Alex Turgeon - Waste Land
“A continuation of one of the most important, and ever-pressing, conversations in late capitalism”
Alex Turgeon, “Privacy Screen (Lattice),” 2024, plotter print on paper with wheatpaste (photo by Blaine Campbell)
One thing leads to another, as the old adage goes. A Toronto developer put up some hoarding around a construction site, which gave a passerby a canvas to scrawl an unsolicited opinion: “a ugly condo for ugly peeps.”
That opinion provided fodder for Alex Turgeon’s debut solo show in a Canadian public gallery, Waste Land, on view at Southern Alberta Art Gallery Maansiksikaitsitapiitsinikssin in Lethbridge through Sept. 28.
A student of where poetry and urban space overlap, Turgeon has exhibited his concrete poems and installations that reflect on the built environment both nationally and internationally. Waste Land should be taken as a whole installation. Yes, there are strong individual pieces on view, but they are in concert with one another and are better together.
Turgeon’s explorations in concrete poetry led him to create an immersive installation, employing bespoke wallpaper that, from a distance, resembles an innocuous lattice but in fact is the more insidious fencing used to delineate construction sites in urban settings. Upon a closer look, the grayscale pattern of Privacy Screen (Lattice), 2024, is the graffitied epithet turned into a concrete poem, climbing and falling and criss-crossing the walls of SAAG’s upper gallery, its large curved windows dotting the space and reminding us viewers we are located in a retrofitted building with its own history and storied past.
Alex Turgeon, “Twin Towers (Fraternal),” 2022, IBM Selectric II typewriter on paper (photo by Blaine Campbell)

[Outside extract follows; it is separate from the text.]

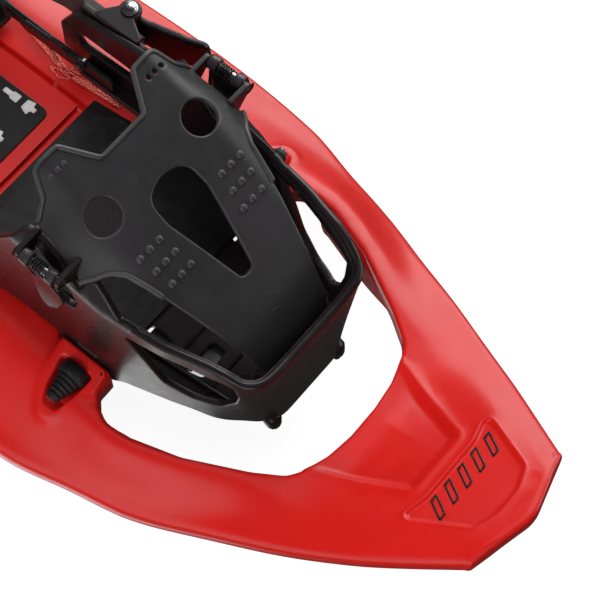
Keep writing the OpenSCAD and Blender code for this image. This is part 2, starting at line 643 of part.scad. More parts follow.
module buckle_spring() {
    wire = 0.6;
    turns = 4;
    color(steel_grey) translate([pin_x, pin_y, buckle_z + 0.3]) rotate_extrude() union() {
        translate([2.7, 0]) square([0.5, wire * turns]);
        for (i = [0 : turns - 1]) translate([3.1, wire * (i + 0.5)]) circle(d = wire, $fn = 16);
    }
}

deck();
deck_side_left();
deck_side_right();
deck_nose();
axle_block_left();
axle_block_right();
centre_strip();
tail_eyelet();
nose_inlay();
info_label();
deck_spikes();
heel_bumpers();
binding_axle();
axle_boot_left();
axle_boot_right();
bar_clips();
climbing_bar();
toe_cage();
cage_arm_left();
cage_arm_right();
cage_floor();
toe_pad();
pivot_bush_left();
pivot_bush_right();
front_crampon();
crampon_rivets();
tongue();
tongue_pin();
latch_lever_left();
latch_lever_right();
latch_pin_left();
latch_pin_right();
latch_spring_left();
latch_spring_right();
heel_frame();
heel_pad();
heel_cup();
heel_rivets();
size_latch_left();
size_latch_right();
size_latch_pins();
ladder_strap();
strap_rivets();
buckle_base();
buckle_lever();
buckle_pin();
buckle_spring();
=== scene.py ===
"""The looks of a moulded snowshoe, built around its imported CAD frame.

Lengths in the script are millimetres in the row frame: +Y to the nose, +X to the wearer's right,
+Z up. They become metres where a mesh is made.
"""
import json
import math

import bpy
import numpy as np
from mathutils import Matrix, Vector
from mathutils.geometry import delaunay_2d_cdt
from mathutils.kdtree import KDTree


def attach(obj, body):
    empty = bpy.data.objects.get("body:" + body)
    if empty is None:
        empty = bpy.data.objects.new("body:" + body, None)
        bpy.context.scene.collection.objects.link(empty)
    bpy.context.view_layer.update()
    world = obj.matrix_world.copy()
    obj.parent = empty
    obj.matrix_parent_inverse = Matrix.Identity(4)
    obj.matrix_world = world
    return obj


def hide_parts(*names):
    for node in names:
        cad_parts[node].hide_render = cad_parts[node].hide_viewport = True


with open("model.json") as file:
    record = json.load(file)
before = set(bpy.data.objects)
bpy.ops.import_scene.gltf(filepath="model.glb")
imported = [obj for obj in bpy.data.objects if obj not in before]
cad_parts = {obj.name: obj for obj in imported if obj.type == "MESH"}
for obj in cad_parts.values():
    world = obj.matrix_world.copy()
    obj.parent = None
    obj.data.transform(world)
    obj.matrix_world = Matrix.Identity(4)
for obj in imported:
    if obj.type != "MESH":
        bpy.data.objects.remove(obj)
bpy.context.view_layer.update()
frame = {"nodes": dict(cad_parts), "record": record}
MM = 0.001


# ---- camera
def direction(azimuth, elevation):
    a, e = math.radians(azimuth), math.radians(elevation)
    return Vector((math.sin(a) * math.cos(e), -math.cos(a) * math.cos(e), math.sin(e)))


CAMERA_ANGLES = (129.64, 66.17)  # azimuth and elevation, degrees
CAMERA_TARGET = (-0.02695, 0.15205, 0.045)  # metres
CAMERA_DISTANCE = 0.94036
CAMERA_LENS = 126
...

Twin Towers (Fraternal), 2022, is a diptych of concrete poems framed individually and placed atop the wallpaper, and pinpoints the dissolution of promised utopia. These ethereal renderings of the CN Tower and Fernsehturm Berlin are comprised of punctuation marks made on an IBM Selectric II typewriter. The mid-century architectural subjects, respectively, represent the expansion of the Canadian nation state as well as the democratized broadcaster of information (alongside escapism) via television in a still divided Germany. With too many commas, ampersands, and hashtags to count, delineating steel, glass, and skyline, this diptych alludes to the potential of a “room with a view” that a developer might use as a sales strategy.
This device of the modernist/futurist/international architectural marvel is revisited in the adjacent found object sculpture, Price Point, 2024. A cluster of souvenir replicas of various towers are assembled into a red and white run-of-the-mill birdcage that rests upon an altered music stand surrounded by a tumbleweed. Visitors to, and perhaps residents of, any such skyline of skyscrapers might sigh at the ridiculous reality of this facsimile to a neighbourhood with a cost that has overshadowed its previous value; a place with no gay bars, baths, bookstores or other touchstones of queer social life.

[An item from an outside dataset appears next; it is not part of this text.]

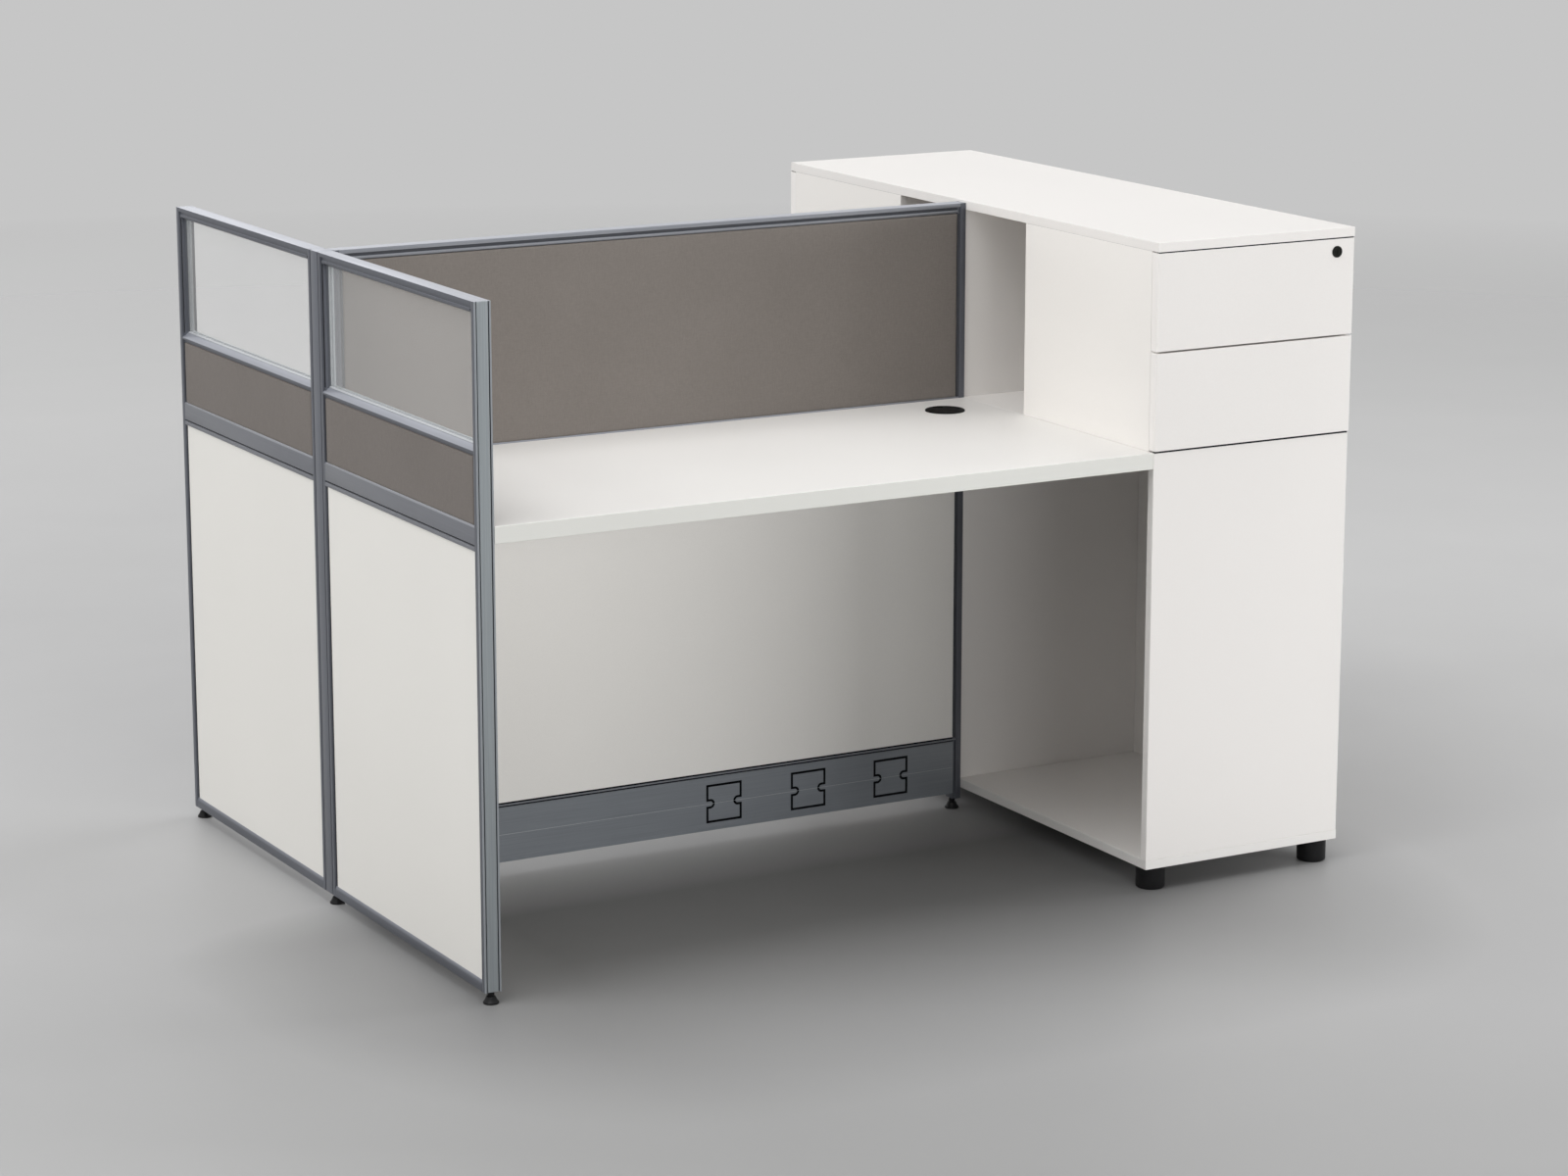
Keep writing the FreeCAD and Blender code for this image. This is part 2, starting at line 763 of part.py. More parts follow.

What underscores this rumination on development is its “ugly” cousin gentrification, and more expressly how its capitalist history has forced queer and other marginalized citizens from their homes and haunts to make room for more respectable (i.e. upper crust) landowners.
Alex Turgeon, “Open-Faced Closet (Renoviction),” 2024, balsa wood, paper, xerox print, cardboard, plaster, acrylic paint, model bricks, bookend (photo by Blaine Campbell)
Nowhere throughout Turgeon’s installation is this driven home better, or with more tantalizing nuance, than with the assemblage Open-Faced Closet (Renoviction), 2024. No bigger than one square foot, this arrestingly curious work acts as a palimpsest, referring to layers of history and decades of activities (both in the shadows, and present enough to ground community). The push and pull of layered imagery from commercial sources (catalogues, calendars, pinups and more), acts as a linchpin for the conversation Turgeon presents. The specific neon yellow of a swim brief worn by some hunk, the upright but languid peach gladioli, a truncated dull but sturdy straw broom, and an unrecognizable mechanical apparatus are all equally flattened into a collage that is simultaneously inside and beyond the domestic sphere. Was this once, the artist asks us to consider, a beautiful room for beautiful people?
Alex Turgeon, “Privacy Screen (Lattice),” detail, 2024, plotter print on paper with wheatpaste (photo by Blaine Campbell)
The way cities have been shaped and then re-shaped as though its communities have never loved, or fucked, or fought to survive there, is among the worst by-products of the proliferation of development we are witnessing today. And so, Waste Land is a continuation of one of the most important, and ever-pressing, conversations in late capitalism. ■
Alex Turgeon: Waste Land is on view at the Southern Alberta Art Gallery Maansiksikaitsitapiitsinikssin in Lethbridge through Sept. 28.